> [Exercise requirements] Copy out, unchanged, every line from the start of the records to the line that contains "pad's skin as", and stop there.

····················

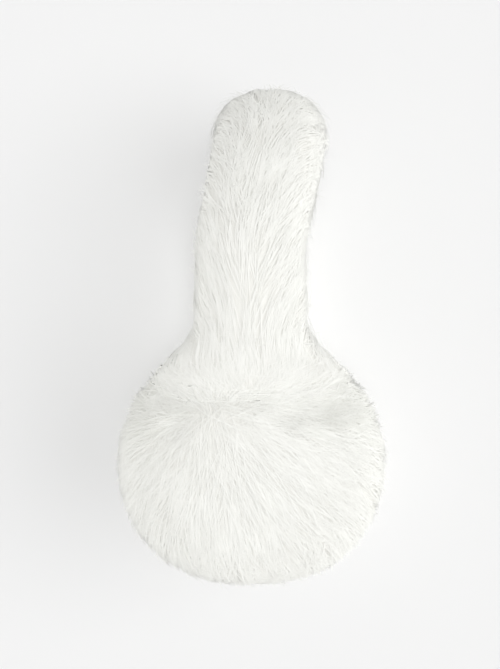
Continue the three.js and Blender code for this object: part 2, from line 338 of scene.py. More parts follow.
def rounded_square(angle: Array, power: Array | float) -> Pair:
    """The point at an angle on a rounded square of half size 1, where a power of 2 gives a circle."""
    c, s = np.cos(angle), np.sin(angle)
    size = (np.abs(c) ** power + np.abs(s) ** power) ** (-1 / power)
    return c * size, s * size


def smooth_step(x: Array, low: float | Array, high: float | Array) -> Array:
    """A smooth rise from 0 at low to 1 at high."""
    t = np.clip((x - low) / (high - low), 0, 1)
    return t * t * (3 - 2 * t)


@dataclass
class PadSkin(FurSurface):
    """A pad's skin as a flat map: its reach is 0 at the outer middle, 1 at the rim, 2 at the ear side's middle."""

    side: Side
    centre: Span
    rim_level: float
    width: float = 116 * MM
    height: float = 109 * MM
    outer_depth: float = 34 * MM
    ear_depth: float = 25 * MM
    outer_power: float = 2.5
    ear_power: float = 4.0
    lower_power: float = 2.25
    crease_level: float = 30 * MM
    crease_sag: float = 6 * MM
    crease_depth: float = 2.5 * MM
    crease_width: float = 6 * MM
    crease_room: float = 20 * MM
    crease_overlap: float = 4 * MM
    # The depth of dent that gives the full painted shade.
    full_shade_dent: float = 4 * MM
    shoulder_drop: float = 3 * MM
    shoulder_run: float = 2.5 * 6 * MM
    whorl: Span = (-11.5 * MM, 17.5 * MM)
    whorl_radius: float = 13 * MM
    whorl_density: float = 0.8
    # Where the headband covers the pad: places across, and the reach up to which it does.
    covered_half_width: float = 41 * MM
    covered_reach: float = 0.82
    # The ear side's fur: the reach where it starts and where it ends, and its length as a share.
    ear_fur_from: float = 1.3
    ear_fur_to: float = 1.85
    ear_fur_length: float = 0.45
    # Dimples beside the crease: place across and up, radius and depth, as shares of the half width.
    dimples: tuple[tuple[float, float, float, float], ...] = (
        (0.32, 0.37, 0.10, 0.075),
        (0.60, 0.42, 0.12, 0.090),
        (-0.58, 0.30, 0.12, 0.080),
        (-0.68, 0.48, 0.10, 0.065),
    )

    def __post_init__(self) -> None:
        """Set which way the normals point."""
        self.outward = float(self.side.value)

    def crease_at(self, x: Array) -> Array:
        """Height of the crease above the pad's middle: a shallow arch."""
        return self.crease_level - self.crease_sag * (x / (self.width / 2)) ** 2

    def from_centre(self, place: Array) -> Pair:
        """Places across and up from the pad's middle."""
        return place[..., 0] - self.centre[0], place[..., 1] - self.centre[1]

    def shoulder(self, x: Array, y: Array) -> Array:
        """How far the outer face steps down beyond the crease."""
        level = self.crease_at(x)
        return self.shoulder_drop * smooth_step(y, level, level + self.shoulder_run)

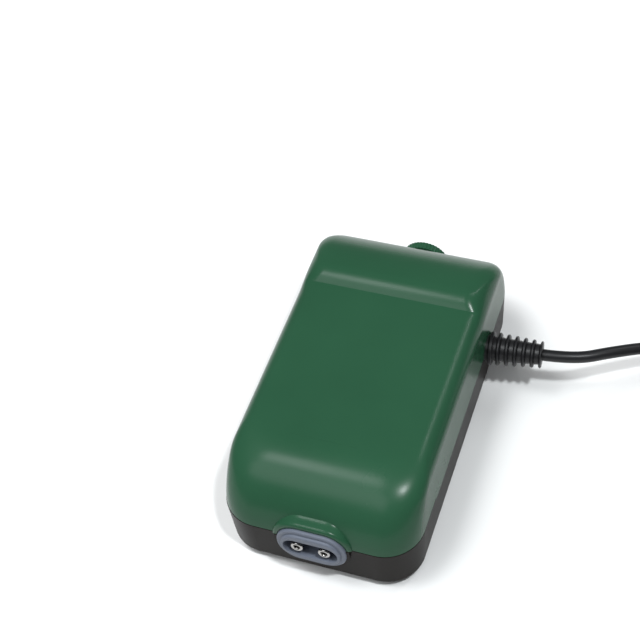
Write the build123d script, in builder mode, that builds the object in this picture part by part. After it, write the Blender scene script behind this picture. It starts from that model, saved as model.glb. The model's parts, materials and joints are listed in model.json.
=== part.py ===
"""Aquarium air pump with two outlets: case, electromagnet, swing arms, diaphragms, knob and cord.

Sizes are in millimetres. The origin lies on the surface that the pump stands on, below the
middle of the case. The outlets face -Y, the control knob is at the rear (+Y), the cord leaves
the +X side and +Z is up.
"""
import os
from math import cos, pi, radians, sin, sqrt, tan

from build123d import *

# --- driving dimensions -------------------------------------------------------------------
case_width = 80.0
case_length = 150.0
foot_drop = 3.0                # the feet hold the base this far above the surface
foot_radius = 6.0
foot_recess = 0.8              # the feet are set this deep into the base
base_height = 20.5             # base, up to the parting line at the front
side_rim_step = 1.1            # the parting line lies this much lower along the sides and rear
side_step_y = -44.0            # where that step is
corner_radius = 15.5           # case corners seen from above
base_draft = 0.8               # how much narrower each side of the base is at its bottom
wall = 2.2
floor_thickness = 2.4
cover_height = 44.3            # flat top above the bottom of the base
head_height = 47.6             # raised rear head above the bottom of the base
cover_draft = 0.6              # how much narrower each side of the cover is below its rounding
top_edge_radius = 8.0
shoulder_radius = 28.0         # large rounding from the front face to the flat top
head_edge_radius = 10.0
head_roll_radius = 42.0        # large rounding from the head's top to the rear face
head_front_radius = 6.0        # rounding of the head's front, where it steps up from the flat top
head_corner_radius = 6.0       # the head's rear corners tighten to this towards its top
head_corner_height = 38.0      # above the bottom of the base, where they reach it
rim_gap = 0.25                 # groove between cover and base

bezel_width = 28.0
bezel_height = 19.4
bezel_z = foot_drop + 18.0
bezel_corner = 9.0
brow_width = 2.3                # the cover's arch over the bezel is this much wider all round
brow_depth = 0.8                # and stands this far out of the case's front
recess_width = 22.0
recess_height = 9.6
nozzle_spacing = 11.0
nozzle_radius = 2.1
nozzle_flare_radius = 2.8
nozzle_bore_radius = 1.2

knob_radius = 10.2
knob_thickness = 3.4
knob_z = foot_drop + 14.5
knurl_count = 44
shaft_radius = 3.0

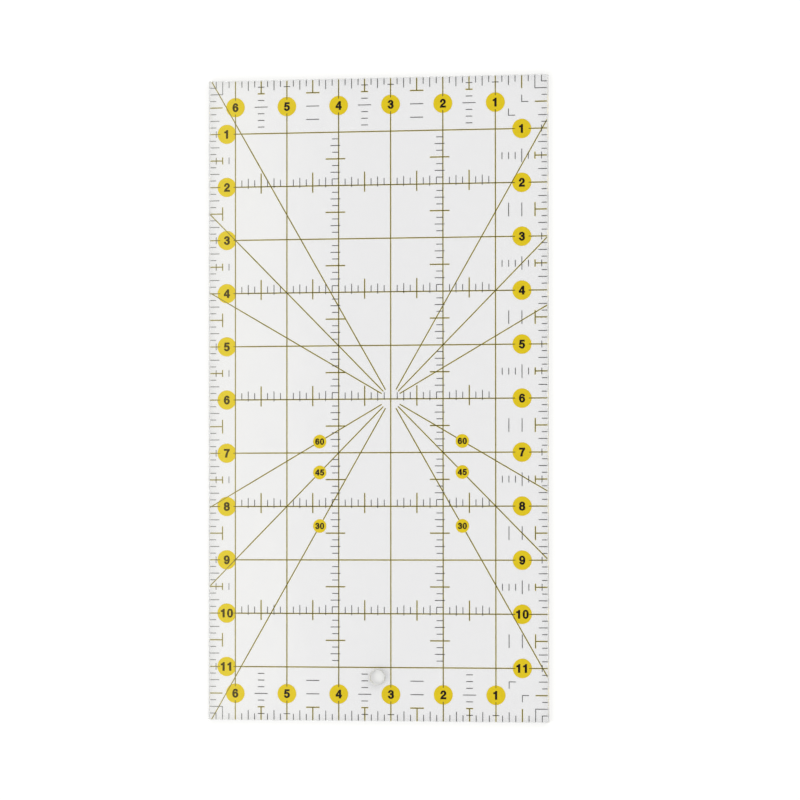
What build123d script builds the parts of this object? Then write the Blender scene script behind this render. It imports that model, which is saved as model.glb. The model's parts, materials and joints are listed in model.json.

····················

> [Exercise result]
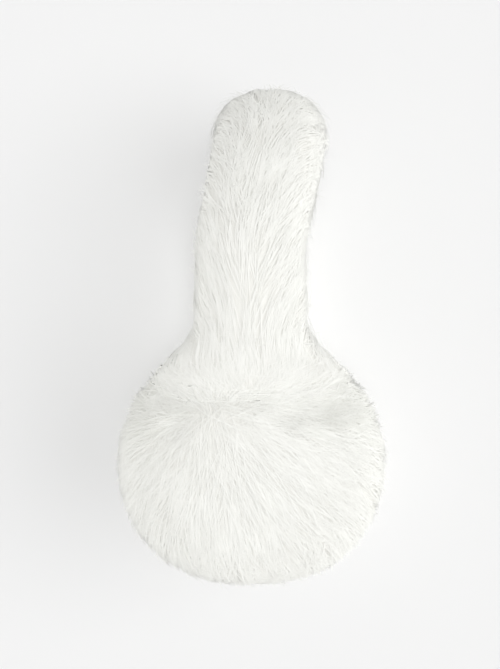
Continue the three.js and Blender code for this object: part 2, from line 338 of scene.py. More parts follow.
def rounded_square(angle: Array, power: Array | float) -> Pair:
    """The point at an angle on a rounded square of half size 1, where a power of 2 gives a circle."""
    c, s = np.cos(angle), np.sin(angle)
    size = (np.abs(c) ** power + np.abs(s) ** power) ** (-1 / power)
    return c * size, s * size


def smooth_step(x: Array, low: float | Array, high: float | Array) -> Array:
    """A smooth rise from 0 at low to 1 at high."""
    t = np.clip((x - low) / (high - low), 0, 1)
    return t * t * (3 - 2 * t)


@dataclass
class PadSkin(FurSurface):
    """A pad's skin as a flat map: its reach is 0 at the outer middle, 1 at the rim, 2 at the ear side's middle."""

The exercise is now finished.